* Begin Dataset extract *

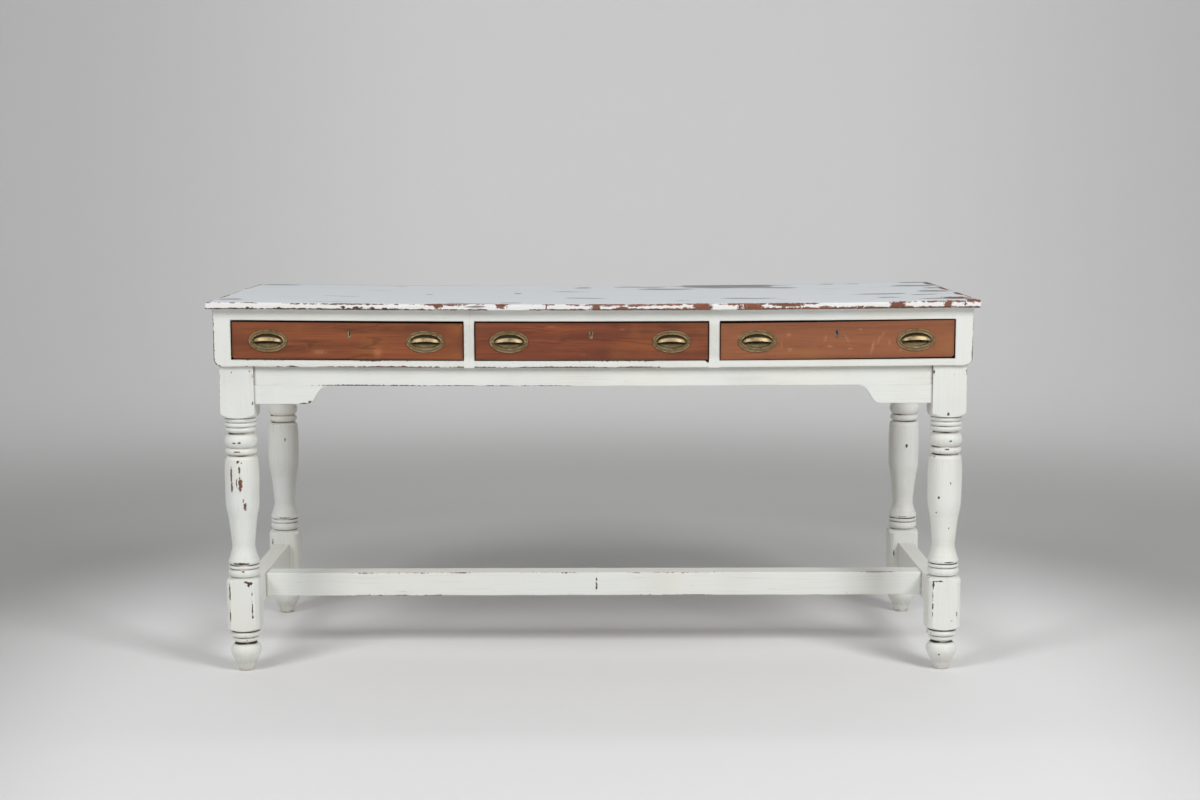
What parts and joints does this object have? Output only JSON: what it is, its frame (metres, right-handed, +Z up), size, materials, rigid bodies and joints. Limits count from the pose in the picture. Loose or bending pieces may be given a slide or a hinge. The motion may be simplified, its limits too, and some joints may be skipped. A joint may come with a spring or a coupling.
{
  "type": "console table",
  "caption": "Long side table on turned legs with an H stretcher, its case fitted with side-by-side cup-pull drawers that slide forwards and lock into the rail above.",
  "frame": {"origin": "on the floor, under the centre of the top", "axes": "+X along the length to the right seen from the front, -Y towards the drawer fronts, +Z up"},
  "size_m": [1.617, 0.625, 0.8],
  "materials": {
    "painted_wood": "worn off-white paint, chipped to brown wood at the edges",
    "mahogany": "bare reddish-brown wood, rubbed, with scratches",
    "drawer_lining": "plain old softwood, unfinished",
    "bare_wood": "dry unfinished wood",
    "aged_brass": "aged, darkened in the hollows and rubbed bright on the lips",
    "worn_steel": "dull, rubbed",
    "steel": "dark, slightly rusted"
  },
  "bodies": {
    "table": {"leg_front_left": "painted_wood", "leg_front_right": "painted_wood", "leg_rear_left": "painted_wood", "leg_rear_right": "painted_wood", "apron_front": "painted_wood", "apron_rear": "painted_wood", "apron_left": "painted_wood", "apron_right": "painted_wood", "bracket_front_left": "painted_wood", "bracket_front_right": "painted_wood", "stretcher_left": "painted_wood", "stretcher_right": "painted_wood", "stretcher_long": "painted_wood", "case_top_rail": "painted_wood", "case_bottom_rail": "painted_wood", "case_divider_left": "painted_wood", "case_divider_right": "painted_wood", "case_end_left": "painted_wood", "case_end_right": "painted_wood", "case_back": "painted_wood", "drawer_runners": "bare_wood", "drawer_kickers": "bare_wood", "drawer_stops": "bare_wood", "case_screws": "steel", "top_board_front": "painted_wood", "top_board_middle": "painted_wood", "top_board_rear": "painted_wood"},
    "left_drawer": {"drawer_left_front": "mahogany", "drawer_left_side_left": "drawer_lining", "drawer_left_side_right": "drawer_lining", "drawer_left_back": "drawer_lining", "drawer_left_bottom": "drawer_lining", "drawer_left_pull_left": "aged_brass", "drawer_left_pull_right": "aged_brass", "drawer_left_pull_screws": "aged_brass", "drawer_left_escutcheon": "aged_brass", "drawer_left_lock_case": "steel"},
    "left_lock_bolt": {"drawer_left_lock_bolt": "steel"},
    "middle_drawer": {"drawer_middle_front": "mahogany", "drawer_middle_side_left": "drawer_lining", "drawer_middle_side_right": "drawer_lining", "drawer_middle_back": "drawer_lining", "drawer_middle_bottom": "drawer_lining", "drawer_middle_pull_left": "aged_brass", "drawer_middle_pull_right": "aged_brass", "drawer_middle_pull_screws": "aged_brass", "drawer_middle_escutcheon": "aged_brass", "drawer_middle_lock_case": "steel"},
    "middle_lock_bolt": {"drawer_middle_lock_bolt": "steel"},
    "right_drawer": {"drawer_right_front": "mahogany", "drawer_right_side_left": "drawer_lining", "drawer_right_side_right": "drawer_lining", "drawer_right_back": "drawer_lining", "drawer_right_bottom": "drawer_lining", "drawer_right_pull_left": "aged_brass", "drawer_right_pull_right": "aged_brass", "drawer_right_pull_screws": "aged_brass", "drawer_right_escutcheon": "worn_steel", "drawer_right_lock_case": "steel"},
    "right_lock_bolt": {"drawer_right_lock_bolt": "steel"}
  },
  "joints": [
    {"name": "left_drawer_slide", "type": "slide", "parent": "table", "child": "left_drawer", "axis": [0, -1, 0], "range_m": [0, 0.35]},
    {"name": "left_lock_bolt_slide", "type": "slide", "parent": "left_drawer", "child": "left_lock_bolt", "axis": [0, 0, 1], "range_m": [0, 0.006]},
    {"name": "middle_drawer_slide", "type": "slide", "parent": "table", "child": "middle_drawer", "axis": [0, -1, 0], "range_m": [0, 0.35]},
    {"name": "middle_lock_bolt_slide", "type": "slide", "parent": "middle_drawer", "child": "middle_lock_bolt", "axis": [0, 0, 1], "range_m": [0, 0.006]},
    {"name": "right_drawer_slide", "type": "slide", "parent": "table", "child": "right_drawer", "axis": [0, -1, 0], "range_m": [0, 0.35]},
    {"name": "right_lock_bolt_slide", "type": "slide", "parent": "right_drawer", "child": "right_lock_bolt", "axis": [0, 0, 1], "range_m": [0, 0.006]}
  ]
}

* End Dataset extract *

Exercise brief
All the data must be duplicated exactly, with nothing added or removed.

In response
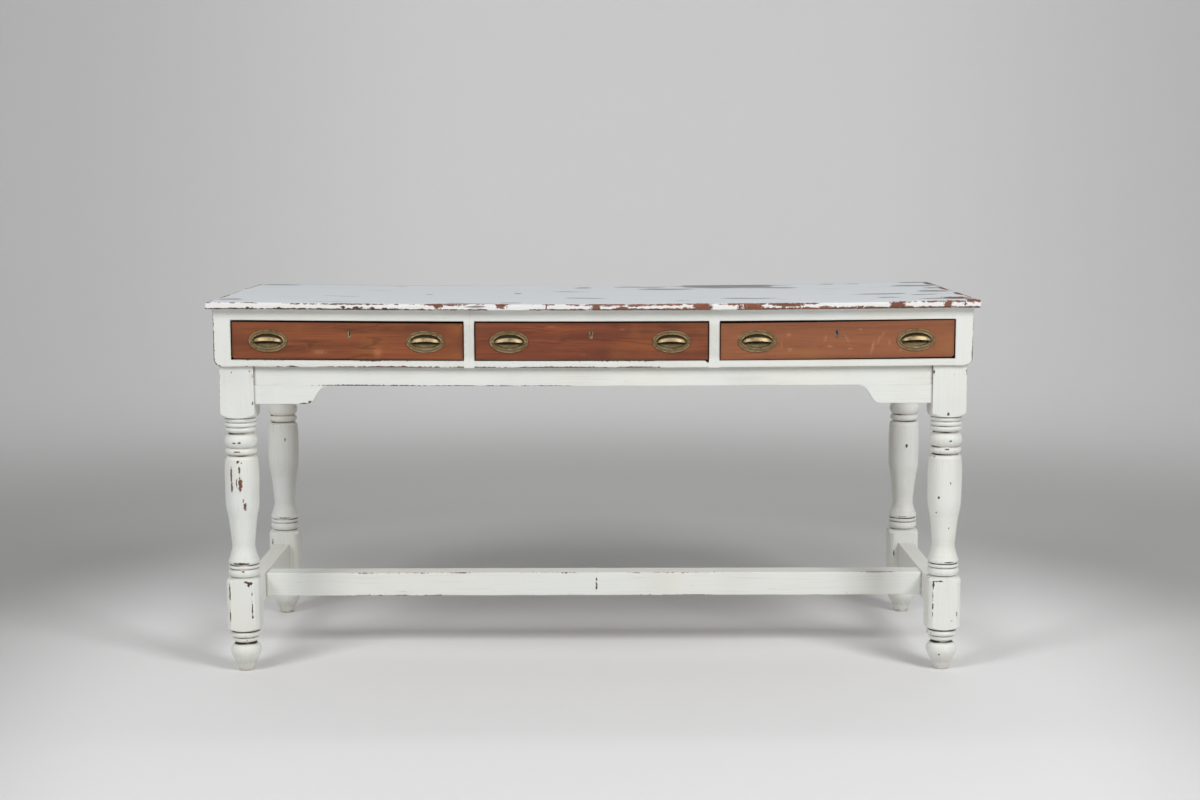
What parts and joints does this object have? Output only JSON: what it is, its frame (metres, right-handed, +Z up), size, materials, rigid bodies and joints. Limits count from the pose in the picture. Loose or bending pieces may be given a slide or a hinge. The motion may be simplified, its limits too, and some joints may be skipped. A joint may come with a spring or a coupling.
{
  "type": "console table",
  "caption": "Long side table on turned legs with an H stretcher, its case fitted with side-by-side cup-pull drawers that slide forwards and lock into the rail above.",
  "frame": {"origin": "on the floor, under the centre of the top", "axes": "+X along the length to the right seen from the front, -Y towards the drawer fronts, +Z up"},
  "size_m": [1.617, 0.625, 0.8],
  "materials": {
    "painted_wood": "worn off-white paint, chipped to brown wood at the edges",
    "mahogany": "bare reddish-brown wood, rubbed, with scratches",
    "drawer_lining": "plain old softwood, unfinished",
    "bare_wood": "dry unfinished wood",
    "aged_brass": "aged, darkened in the hollows and rubbed bright on the lips",
    "worn_steel": "dull, rubbed",
    "steel": "dark, slightly rusted"
  },
  "bodies": {
    "table": {"leg_front_left": "painted_wood", "leg_front_right": "painted_wood", "leg_rear_left": "painted_wood", "leg_rear_right": "painted_wood", "apron_front": "painted_wood", "apron_rear": "painted_wood", "apron_left": "painted_wood", "apron_right": "painted_wood", "bracket_front_left": "painted_wood", "bracket_front_right": "painted_wood", "stretcher_left": "painted_wood", "stretcher_right": "painted_wood", "stretcher_long": "painted_wood", "case_top_rail": "painted_wood", "case_bottom_rail": "painted_wood", "case_divider_left": "painted_wood", "case_divider_right": "painted_wood", "case_end_left": "painted_wood", "case_end_right": "painted_wood", "case_back": "painted_wood", "drawer_runners": "bare_wood", "drawer_kickers": "bare_wood", "drawer_stops": "bare_wood", "case_screws": "steel", "top_board_front": "painted_wood", "top_board_middle": "painted_wood", "top_board_rear": "painted_wood"},
    "left_drawer": {"drawer_left_front": "mahogany", "drawer_left_side_left": "drawer_lining", "drawer_left_side_right": "drawer_lining", "drawer_left_back": "drawer_lining", "drawer_left_bottom": "drawer_lining", "drawer_left_pull_left": "aged_brass", "drawer_left_pull_right": "aged_brass", "drawer_left_pull_screws": "aged_brass", "drawer_left_escutcheon": "aged_brass", "drawer_left_lock_case": "steel"},
    "left_lock_bolt": {"drawer_left_lock_bolt": "steel"},
    "middle_drawer": {"drawer_middle_front": "mahogany", "drawer_middle_side_left": "drawer_lining", "drawer_middle_side_right": "drawer_lining", "drawer_middle_back": "drawer_lining", "drawer_middle_bottom": "drawer_lining", "drawer_middle_pull_left": "aged_brass", "drawer_middle_pull_right": "aged_brass", "drawer_middle_pull_screws": "aged_brass", "drawer_middle_escutcheon": "aged_brass", "drawer_middle_lock_case": "steel"},
    "middle_lock_bolt": {"drawer_middle_lock_bolt": "steel"},
    "right_drawer": {"drawer_right_front": "mahogany", "drawer_right_side_left": "drawer_lining", "drawer_right_side_right": "drawer_lining", "drawer_right_back": "drawer_lining", "drawer_right_bottom": "drawer_lining", "drawer_right_pull_left": "aged_brass", "drawer_right_pull_right": "aged_brass", "drawer_right_pull_screws": "aged_brass", "drawer_right_escutcheon": "worn_steel", "drawer_right_lock_case": "steel"},
    "right_lock_bolt": {"drawer_right_lock_bolt": "steel"}
  },
  "joints": [
    {"name": "left_drawer_slide", "type": "slide", "parent": "table", "child": "left_drawer", "axis": [0, -1, 0], "range_m": [0, 0.35]},
    {"name": "left_lock_bolt_slide", "type": "slide", "parent": "left_drawer", "child": "left_lock_bolt", "axis": [0, 0, 1], "range_m": [0, 0.006]},
    {"name": "middle_drawer_slide", "type": "slide", "parent": "table", "child": "middle_drawer", "axis": [0, -1, 0], "range_m": [0, 0.35]},
    {"name": "middle_lock_bolt_slide", "type": "slide", "parent": "middle_drawer", "child": "middle_lock_bolt", "axis": [0, 0, 1], "range_m": [0, 0.006]},
    {"name": "right_drawer_slide", "type": "slide", "parent": "table", "child": "right_drawer", "axis": [0, -1, 0], "range_m": [0, 0.35]},
    {"name": "right_lock_bolt_slide", "type": "slide", "parent": "right_drawer", "child": "right_lock_bolt", "axis": [0, 0, 1], "range_m": [0, 0.006]}
  ]
}